Every strategy tracked by the research firm made money on average—unusual in an industry where multiple strategies typically falter in any given year.
“Last year was probably one of the best years in a long time for hedge funds,” said Caron Bastianpillai, a senior portfolio manager at NS Partners, a Geneva-based investment-management firm that allocates money to hedge funds. “Everything has been working. It’s rare that you find that.”
Among numerous big winners were Castle Hook Partners in New York, a specialist in macro investing; Florida-based Infinitum Partners, which focuses on technology stocks; and Helikon Investments in London, whose big investments included backing one of Greece’s banks. All three firms returned more than 60% after fees.
It is a welcome showing for an industry that has faced growing competition for investor dollars from areas such as private credit, plus criticism for charging high fees while often delivering middling returns. Even with last year’s strong outturn, the hedge-fund industry still delivered less than half of the S&P 500’s 25% total return, including dividends.
Hedge-fund firms say they aren’t simply trying to beat indexes. Instead, they focus on making money no matter if broader markets rise or fall.
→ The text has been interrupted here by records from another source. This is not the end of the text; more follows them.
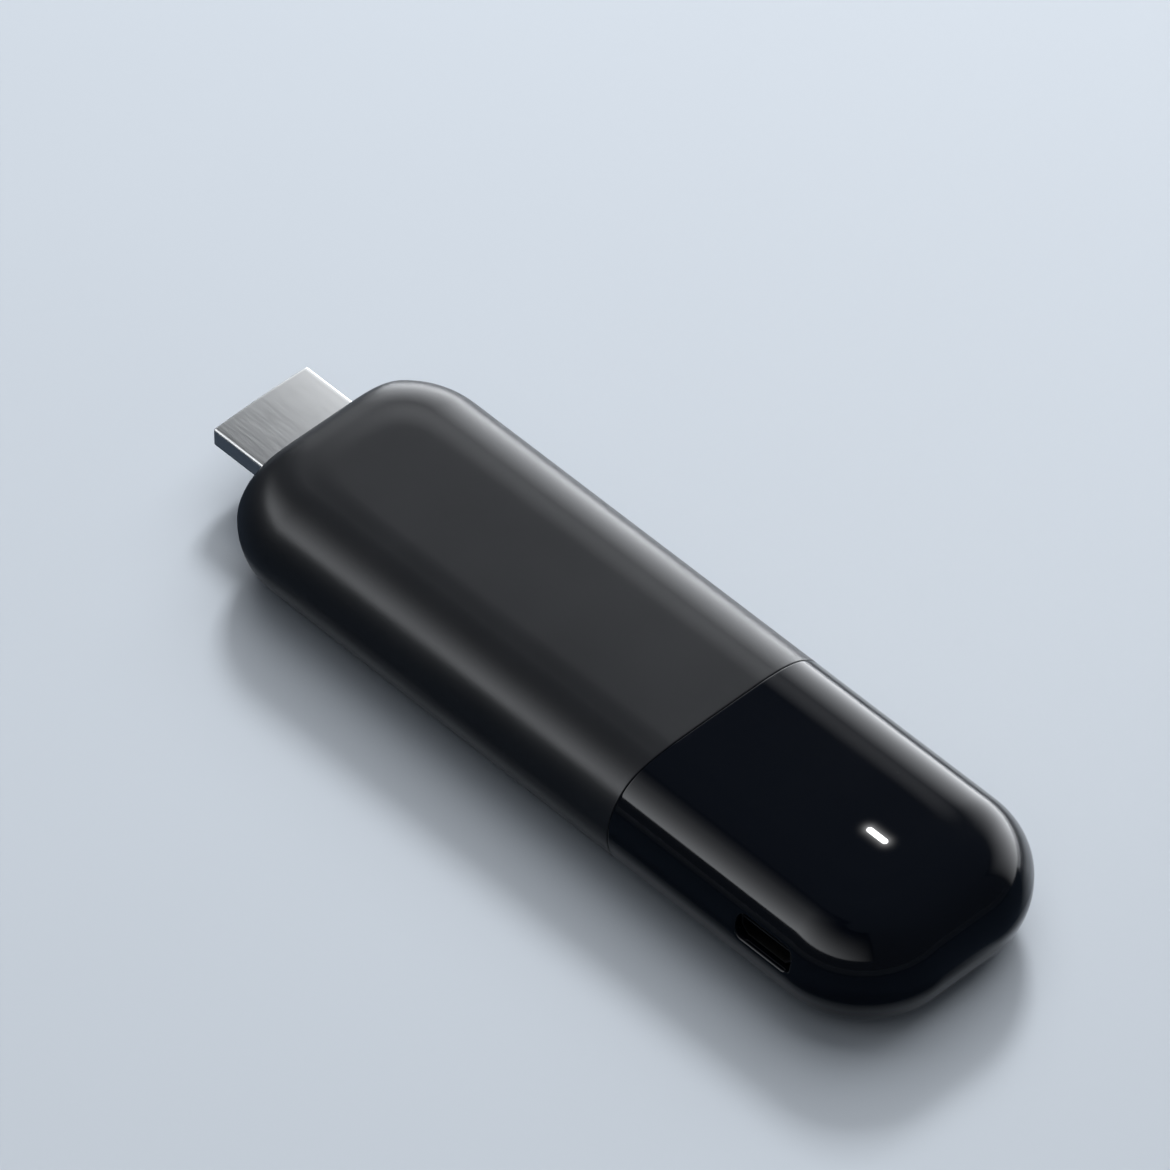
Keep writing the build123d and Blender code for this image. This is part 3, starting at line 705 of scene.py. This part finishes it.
def place(tree, kind, inputs=(), **settings):
    """Adds a node with its settings and inputs."""
    node = tree.nodes.new(kind)
    for key, value in settings.items():
        setattr(node, key, value)
    return feed(tree, node, dict(inputs))


def new_group(name, inputs, outputs):
    """Shader node group with named number inputs and outputs, and its two end nodes."""
    group = bpy.data.node_groups.new(name, "ShaderNodeTree")
    for label, value in inputs.items():
        socket = group.interface.new_socket(label, in_out="INPUT", socket_type="NodeSocketFloat")
        socket.default_value = value
    for label in outputs:
        group.interface.new_socket(label, in_out="OUTPUT", socket_type="NodeSocketFloat")
    return group, group.nodes.new("NodeGroupInput").outputs, group.nodes.new("NodeGroupOutput")


def maths(tree, operation, *values):
    """Sum on one or two numbers, as a socket."""
    return place(tree, "ShaderNodeMath", enumerate(values), operation=operation).outputs[0]


def vectors(tree, operation, *values, result="Vector"):
    """Sum on one or two vectors, as a socket."""
    node = place(tree, "ShaderNodeVectorMath", enumerate(values), operation=operation)
    return node.outputs[result]


def object_place(tree):
    """Object coordinates, as a socket."""
    return place(tree, "ShaderNodeTexCoord").outputs["Object"]


def noise(tree, vector, scale, detail, roughness=0.5):
    """Soft noise over a vector, as a socket."""
    node = place(tree, "ShaderNodeTexNoise", {"Vector": vector, "Scale": scale, "Detail": detail,
                                              "Roughness": roughness})
    return node.outputs["Fac"]


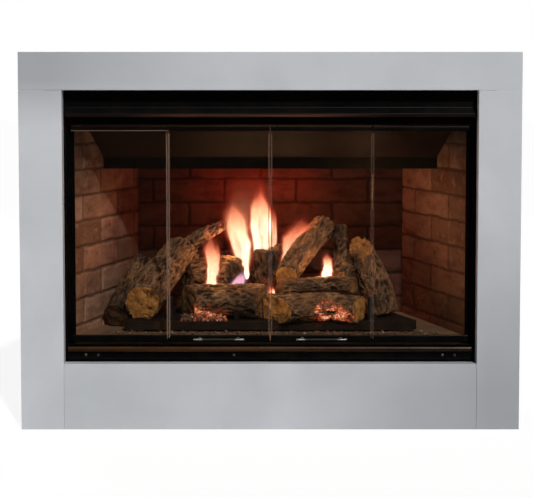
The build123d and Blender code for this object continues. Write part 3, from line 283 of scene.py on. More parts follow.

Their appeal to big investors, such as pension funds and endowments, is that they try to protect money during downturns and generate returns that aren’t correlated to investors’ other holdings.
That could be particularly important this year, when markets might face a bumpier ride as global central-bank policy diverges and a new U.S. president takes office. Many hedge-fund managers say higher volatility could yield big investment gains—so long as they are positioned correctly.